Sarah, didn’t you know that your word is being submitted to the Nobel committee for review? :)
It’s not anywhere on the site, so you might want to add ‘purveyor of vapid opinions’ to your byline so we’re all clear. Are the other editors in charge of insightful commentary?
“Purveyor of vapid opinions.”
I like it. It’s got a certain ring to it. Maybe I’ll print business cards and enter for free lunches with them.
Haven’t read the articl yet but that banner pic has shrivelled my uterus.
No wonder the poor woman in the picture is screaming in pain — she’s flat on her back holding her legs up in the air while giving birth…pretty much the worst and most painful position to be in!

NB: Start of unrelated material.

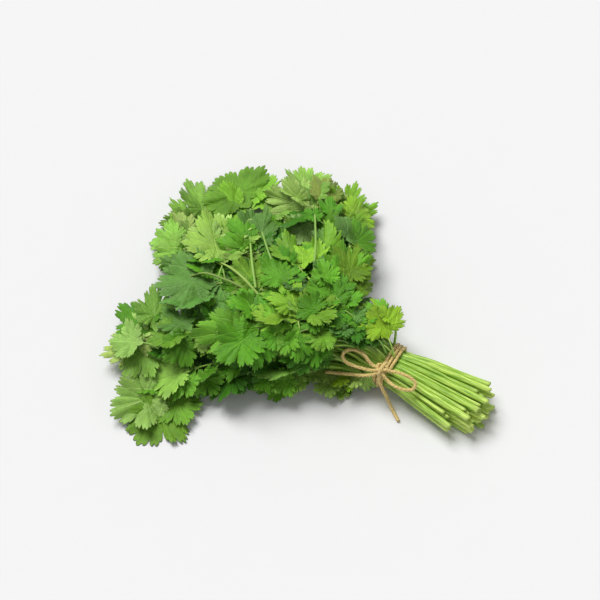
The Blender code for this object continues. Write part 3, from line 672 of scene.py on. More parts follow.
def leaflet(length, width, cut, chance, arch=0.0, cup=0.0):
    """A leaflet in its own frame, x from its base to its tip and z up: corners, faces, flat places, sides.

    Its height over the flat sheet is (arch x^2 + cup y^2) / length, a crease that grows with |y|, pleats
    that are high on each lobe's middle and low at its clefts, waves round the margin that grow with the
    square of the way out, and low ripples all over. The upper face stands half the thickness above that
    and the lower one half below. Both meet at the margin, where corners are shared, and each closes in
    a pole.
    """
    cleft, notch, ruffle, _ = CUTS[cut]
    direction, reach, pleats = margin(length, cleft, notch, chance)
    x = BLADE_MIDDLE * length + TO_MARGIN[:, None] * reach * np.cos(direction)
    y = width * TO_MARGIN[:, None] * reach * np.sin(direction)
    x, y = np.append(x, BLADE_MIDDLE * length), np.append(y, 0)
    way_out = np.hypot(x - BLADE_MIDDLE * length, y) / length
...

As for whether being touched helps those coping with pain — a lot of stuff I’ve read affirms this. Teething babies are comforted by being held by a caregiver, even if the caregiver can provide no actual pain relief. A laboring woman is likely to report reduced levels of pain if her birth partners physically touch her and reassure her. It can be a husband/partner, midwife, doula, nurse or friend but for most women, being touched provides something (be it a mere distraction or a more philosophical “we’re in this together” kind of thing) that helps with their ability to realise that the pain will eventually subside and that they aren’t alone. It makes perfect sense, really, because a lot of pain (particularly in childbirth) is rooted in fear because you tense up, become anxious, etc.. which makes it much worse. If you’re able to remember to take a deep breath and relax your shoulders or ground yourself in reality again, it can help hugely.
I had my husband and best friend at my son’s birth and they both held each of my hands. I *needed* to hold their hands to get me through it towards the end. At one point they both kept letting go to get my drink when I asked for sips and I lost it a little, told them to let someone else get the drink because I needed those hands holding mine! I literally felt lost without them and when they were holding me up and touching my head and rubbing my back, things were so much more bearable.
Why so cynical? How is it bad that thinking of someone who loves them makes women feel better?
Touch is proven to help those in pain. Massage especially, even preemies who are given massages gain weight 45% faster than those who are not. Touch is key both mentally and physically when experiencing pain. Being touched releases hormones which dull pain. I don’t know why this study would even be interesting, unless you look just at the looking at pictures part of it. being touched has medical benefits which Americans often lose out on, we are such a non-tactile society. Puerto Rican lovers touch around 180 times in an hour in a public setting whereas Americans touch 2 times. We don’t touch our lovers, our children, our friends- it is so sad.